Java, a sophisticated programming language, has been dominating a number of ecosystems for quite a while. Portability, automated garbage collection, and its gentle learning curve are some of the things that make it a great choice in software development. However, like any other programming language, it is still susceptible to developer mistakes.
We will continuously bring you some solutions for the most common mistakes Java developers make and ways of avoiding them.
Common Mistake #1: Neglecting Existing Libraries
It’s definitely a mistake for Java Developers to ignore the innumerable amount of libraries written in Java. Before reinventing the wheel, try to search for available libraries.
Here are some of the best open-source Java libraries made by the community:
Apache Commons: A collection of reusable Java components that provide functionality not available in the Java programming language.
Google Guava: A set of core libraries developed by Google that includes collections, caching, primitives support, concurrency libraries, common annotations, string processing, I/O, and more.
Jackson: A high-performance JSON processor for Java that can parse JSON into Java objects and vice versa.
JUnit: A popular testing framework for Java that provides a simple way to write and run repeatable tests.
Log4j: A logging utility that provides a flexible and configurable way to log messages from Java applications.
Spring Framework: A popular framework for building enterprise Java applications that provides a comprehensive programming and configuration model.
Retrofit: A type-safe HTTP client for Android and Java that simplifies communication with web services by turning API calls into Java interfaces.

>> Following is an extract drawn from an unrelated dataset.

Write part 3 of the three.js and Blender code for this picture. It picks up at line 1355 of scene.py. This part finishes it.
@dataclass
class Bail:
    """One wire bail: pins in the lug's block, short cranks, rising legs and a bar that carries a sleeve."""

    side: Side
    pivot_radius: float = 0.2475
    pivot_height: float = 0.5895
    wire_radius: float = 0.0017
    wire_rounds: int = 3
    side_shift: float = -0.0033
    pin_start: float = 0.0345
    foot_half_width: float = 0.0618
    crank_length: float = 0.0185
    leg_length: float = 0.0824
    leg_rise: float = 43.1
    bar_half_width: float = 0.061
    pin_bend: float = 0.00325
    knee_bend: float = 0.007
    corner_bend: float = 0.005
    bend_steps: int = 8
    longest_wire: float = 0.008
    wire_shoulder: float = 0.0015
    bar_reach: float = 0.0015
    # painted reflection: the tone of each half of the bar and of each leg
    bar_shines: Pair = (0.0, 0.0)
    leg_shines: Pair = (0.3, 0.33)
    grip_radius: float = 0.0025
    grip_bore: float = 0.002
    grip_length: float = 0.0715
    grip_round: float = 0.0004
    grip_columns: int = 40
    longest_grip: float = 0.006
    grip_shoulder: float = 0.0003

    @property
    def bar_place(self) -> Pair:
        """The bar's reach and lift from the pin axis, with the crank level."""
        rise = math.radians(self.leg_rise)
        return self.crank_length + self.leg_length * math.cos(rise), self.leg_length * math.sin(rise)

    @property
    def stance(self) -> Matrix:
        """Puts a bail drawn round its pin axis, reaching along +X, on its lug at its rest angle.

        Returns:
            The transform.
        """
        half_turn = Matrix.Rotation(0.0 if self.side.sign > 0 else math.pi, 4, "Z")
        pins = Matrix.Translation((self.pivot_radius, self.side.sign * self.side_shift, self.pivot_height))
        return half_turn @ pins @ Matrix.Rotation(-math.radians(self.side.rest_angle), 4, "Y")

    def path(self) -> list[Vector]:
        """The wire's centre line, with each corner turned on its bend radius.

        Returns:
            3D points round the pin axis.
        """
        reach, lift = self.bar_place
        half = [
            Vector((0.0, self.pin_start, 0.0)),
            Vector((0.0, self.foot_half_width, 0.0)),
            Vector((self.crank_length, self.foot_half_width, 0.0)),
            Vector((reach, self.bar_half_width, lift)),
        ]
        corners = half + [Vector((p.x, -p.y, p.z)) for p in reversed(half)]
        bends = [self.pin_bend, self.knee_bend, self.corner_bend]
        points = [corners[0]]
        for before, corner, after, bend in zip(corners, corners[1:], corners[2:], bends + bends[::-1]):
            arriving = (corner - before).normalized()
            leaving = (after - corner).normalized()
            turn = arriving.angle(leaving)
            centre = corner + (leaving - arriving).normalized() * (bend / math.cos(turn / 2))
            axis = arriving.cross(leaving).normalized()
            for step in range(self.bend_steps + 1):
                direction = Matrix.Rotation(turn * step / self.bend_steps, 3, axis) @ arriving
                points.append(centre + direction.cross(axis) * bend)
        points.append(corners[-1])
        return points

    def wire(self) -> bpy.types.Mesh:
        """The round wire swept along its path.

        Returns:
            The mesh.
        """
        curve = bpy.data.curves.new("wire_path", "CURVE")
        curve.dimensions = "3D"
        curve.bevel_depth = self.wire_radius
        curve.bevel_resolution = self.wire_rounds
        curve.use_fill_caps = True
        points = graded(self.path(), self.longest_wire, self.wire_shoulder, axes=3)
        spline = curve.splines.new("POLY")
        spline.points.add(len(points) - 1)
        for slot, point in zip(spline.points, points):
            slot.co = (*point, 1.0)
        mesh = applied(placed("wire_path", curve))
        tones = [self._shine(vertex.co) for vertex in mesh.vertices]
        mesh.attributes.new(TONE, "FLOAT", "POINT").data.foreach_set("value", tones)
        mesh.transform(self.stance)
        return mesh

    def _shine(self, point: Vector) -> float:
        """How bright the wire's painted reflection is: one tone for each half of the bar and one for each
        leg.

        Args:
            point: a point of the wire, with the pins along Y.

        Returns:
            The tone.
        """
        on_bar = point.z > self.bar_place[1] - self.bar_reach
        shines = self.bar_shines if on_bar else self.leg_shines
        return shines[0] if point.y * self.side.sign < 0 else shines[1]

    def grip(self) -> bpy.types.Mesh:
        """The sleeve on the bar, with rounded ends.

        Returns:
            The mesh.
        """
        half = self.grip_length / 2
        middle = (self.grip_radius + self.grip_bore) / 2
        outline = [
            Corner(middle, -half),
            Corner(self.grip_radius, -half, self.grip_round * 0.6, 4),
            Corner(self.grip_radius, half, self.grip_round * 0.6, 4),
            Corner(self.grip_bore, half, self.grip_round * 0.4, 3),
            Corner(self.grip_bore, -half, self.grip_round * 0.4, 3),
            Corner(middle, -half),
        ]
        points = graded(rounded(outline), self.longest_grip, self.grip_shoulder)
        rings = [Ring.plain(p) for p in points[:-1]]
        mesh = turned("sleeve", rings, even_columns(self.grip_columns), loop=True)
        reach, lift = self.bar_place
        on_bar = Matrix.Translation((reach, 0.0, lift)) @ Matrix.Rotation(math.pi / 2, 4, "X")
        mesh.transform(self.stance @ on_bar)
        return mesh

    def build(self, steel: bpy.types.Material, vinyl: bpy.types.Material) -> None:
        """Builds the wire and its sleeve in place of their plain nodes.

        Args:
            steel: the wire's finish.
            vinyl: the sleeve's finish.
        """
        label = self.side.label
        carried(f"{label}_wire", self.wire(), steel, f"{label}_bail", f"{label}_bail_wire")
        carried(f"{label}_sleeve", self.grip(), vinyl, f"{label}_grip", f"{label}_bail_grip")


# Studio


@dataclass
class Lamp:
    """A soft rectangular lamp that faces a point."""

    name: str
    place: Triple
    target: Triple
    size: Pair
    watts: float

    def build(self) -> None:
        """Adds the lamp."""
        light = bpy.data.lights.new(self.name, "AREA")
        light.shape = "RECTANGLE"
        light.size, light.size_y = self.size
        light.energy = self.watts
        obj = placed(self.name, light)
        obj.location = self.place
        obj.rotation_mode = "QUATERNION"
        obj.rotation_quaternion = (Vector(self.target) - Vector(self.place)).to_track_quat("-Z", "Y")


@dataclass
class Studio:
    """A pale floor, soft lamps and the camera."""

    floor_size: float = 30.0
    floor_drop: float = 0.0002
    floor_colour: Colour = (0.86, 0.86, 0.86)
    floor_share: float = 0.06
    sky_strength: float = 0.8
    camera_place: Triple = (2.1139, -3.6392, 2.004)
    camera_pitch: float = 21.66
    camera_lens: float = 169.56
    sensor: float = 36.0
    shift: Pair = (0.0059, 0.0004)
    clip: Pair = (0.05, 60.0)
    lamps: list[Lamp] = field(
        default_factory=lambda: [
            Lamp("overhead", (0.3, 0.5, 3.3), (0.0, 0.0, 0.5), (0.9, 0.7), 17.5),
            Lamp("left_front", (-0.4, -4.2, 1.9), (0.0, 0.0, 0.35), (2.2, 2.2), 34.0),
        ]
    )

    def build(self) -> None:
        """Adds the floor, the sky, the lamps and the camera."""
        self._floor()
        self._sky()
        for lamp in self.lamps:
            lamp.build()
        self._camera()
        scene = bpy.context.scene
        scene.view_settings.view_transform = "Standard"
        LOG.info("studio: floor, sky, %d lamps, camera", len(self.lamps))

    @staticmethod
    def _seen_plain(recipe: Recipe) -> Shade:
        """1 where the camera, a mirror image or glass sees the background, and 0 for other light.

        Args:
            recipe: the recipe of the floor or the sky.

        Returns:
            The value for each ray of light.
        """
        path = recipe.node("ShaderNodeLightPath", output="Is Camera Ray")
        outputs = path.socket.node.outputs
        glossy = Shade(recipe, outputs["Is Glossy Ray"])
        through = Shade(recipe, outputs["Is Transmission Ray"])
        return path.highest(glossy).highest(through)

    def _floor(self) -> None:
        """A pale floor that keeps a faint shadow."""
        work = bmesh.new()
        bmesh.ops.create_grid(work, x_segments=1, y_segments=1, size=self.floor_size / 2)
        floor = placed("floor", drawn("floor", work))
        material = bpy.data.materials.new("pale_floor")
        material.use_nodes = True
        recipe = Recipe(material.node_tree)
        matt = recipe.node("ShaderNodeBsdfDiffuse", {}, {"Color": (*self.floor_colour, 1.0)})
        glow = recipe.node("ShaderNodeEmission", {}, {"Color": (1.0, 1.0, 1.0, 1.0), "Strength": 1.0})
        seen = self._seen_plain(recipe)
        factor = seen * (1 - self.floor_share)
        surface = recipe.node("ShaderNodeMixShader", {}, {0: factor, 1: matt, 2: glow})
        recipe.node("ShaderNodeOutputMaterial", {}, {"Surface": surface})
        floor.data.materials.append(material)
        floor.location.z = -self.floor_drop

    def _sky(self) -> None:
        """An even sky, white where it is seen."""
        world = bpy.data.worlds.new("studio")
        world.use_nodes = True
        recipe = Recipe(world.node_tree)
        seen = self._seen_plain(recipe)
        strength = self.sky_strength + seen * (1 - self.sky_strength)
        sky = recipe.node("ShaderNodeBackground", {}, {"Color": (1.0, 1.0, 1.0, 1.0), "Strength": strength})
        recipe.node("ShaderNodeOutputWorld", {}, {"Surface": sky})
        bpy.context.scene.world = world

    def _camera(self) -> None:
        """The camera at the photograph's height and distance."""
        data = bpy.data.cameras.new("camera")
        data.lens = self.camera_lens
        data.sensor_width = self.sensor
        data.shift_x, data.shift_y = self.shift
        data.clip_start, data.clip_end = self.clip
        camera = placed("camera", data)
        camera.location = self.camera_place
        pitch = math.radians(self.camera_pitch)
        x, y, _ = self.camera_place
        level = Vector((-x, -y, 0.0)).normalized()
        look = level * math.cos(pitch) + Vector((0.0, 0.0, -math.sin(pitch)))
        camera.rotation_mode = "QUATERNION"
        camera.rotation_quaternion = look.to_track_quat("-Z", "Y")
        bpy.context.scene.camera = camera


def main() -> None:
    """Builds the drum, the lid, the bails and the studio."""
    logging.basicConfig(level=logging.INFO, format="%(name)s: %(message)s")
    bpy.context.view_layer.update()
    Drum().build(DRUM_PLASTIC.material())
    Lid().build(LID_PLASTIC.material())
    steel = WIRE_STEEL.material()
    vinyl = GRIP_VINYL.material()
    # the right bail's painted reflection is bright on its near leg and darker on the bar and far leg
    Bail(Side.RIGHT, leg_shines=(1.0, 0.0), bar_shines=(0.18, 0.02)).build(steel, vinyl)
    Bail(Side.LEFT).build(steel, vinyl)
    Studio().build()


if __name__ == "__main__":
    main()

Apache Spark: A fast and general-purpose cluster computing system that is compatible with Hadoop data.
RxJava: A library for composing asynchronous and event-based programs using observable sequences for the Java Virtual Machine.
Eclipse Collections: A high-performance collections framework for Java that provides a rich set of data structures that are not part of the standard Java collections framework.
These are just a few examples of the many high-quality open-source libraries available for Java. You can find more by searching on sites like GitHub or Maven Central.